What contractors actually do
Talk to any interior fit-out estimator. They do not think:
"100mm partition, $98 per square metre."
They think:
"Cost is around $80, I usually mark up 25%, so I am charging $100."
The mental model is cost → markup → sell, with margin as the sanity check at the end. The single-rate model strips out the cost and the markup — it stores only the answer. So when the supplier raises the price of metal stud framing, the estimator has to remember which sell rates were derived from which costs and re-do the math project by project.
That is the part that drives people back to Excel.
What we changed
Each item now stores three things:
- Cost rate — what the work costs you.
- Markup — the multiplier you apply.
- Sell rate — what the client sees. Auto-derived from cost × markup, unless you override it.
Margin is computed: (sell − cost) / sell. It is never stored. There is no way for sell, cost, and margin to drift out of sync, because two of them are inputs and the third falls out.
The margin chip
Next to every priced group, there is a small dot:
- Amber — margin below 15%. You are underpricing.
- Neutral — between 15% and 20%.
- Green — at or above 20%.
The thresholds are not magic numbers. They are the bands at which fit-out work starts to lose money on overheads (under 15%) and starts to clear comfortably (above 20%). Adjust them later if you want.

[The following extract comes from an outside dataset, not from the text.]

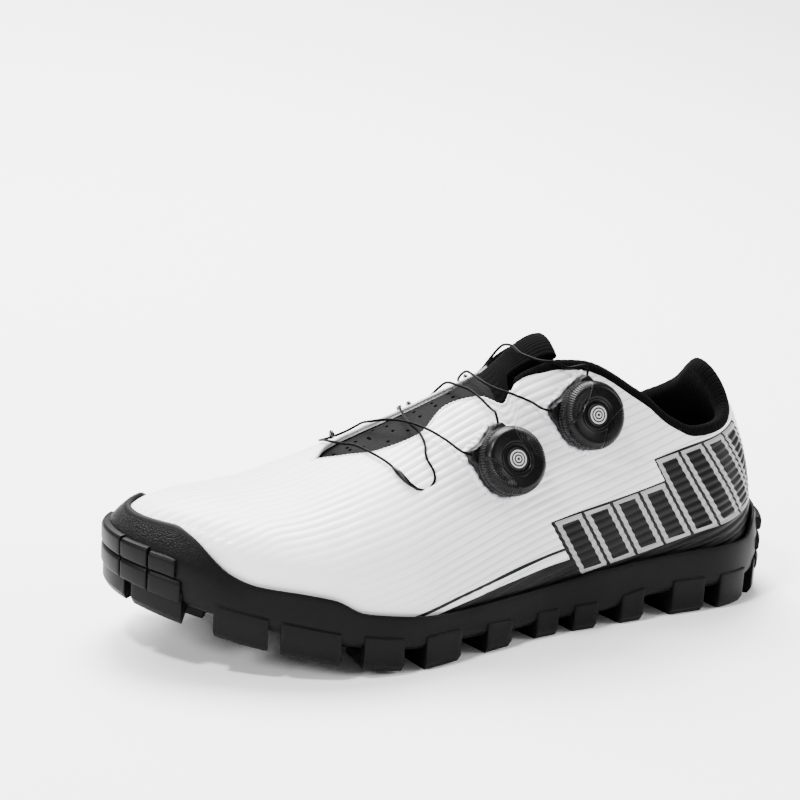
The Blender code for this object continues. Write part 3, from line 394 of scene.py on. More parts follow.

The chip exists so you do not have to do mental arithmetic on every quote. The colour tells you whether you are in safe territory. That is the whole feature.
What "manual override" means
Sometimes you do want to set sell directly — a competitive bid, a relationship project, a one-off discount. Click in the sell field, type the number. The card flips to "Manual override," and cost / markup are no longer feeding sell.
A tiny "reset" link reverts to the auto formula. There is no warning, no modal. The override is not a problem to solve, it is just a state.
What we did not do
We did not add per-line price overrides. That is the takeoff-tool feature where you can set a different sell rate on individual lines within the same item type. We will not be adding it. Our reasoning is in the previous post — the contractors we work with have one rate for "100mm 40kg drywall, m²" and apply it everywhere. The flexibility is a trap.
The quote is what the client sees. The cost is what your supplier charges. The markup is your call. Three numbers, one chip. That is the whole pricing model.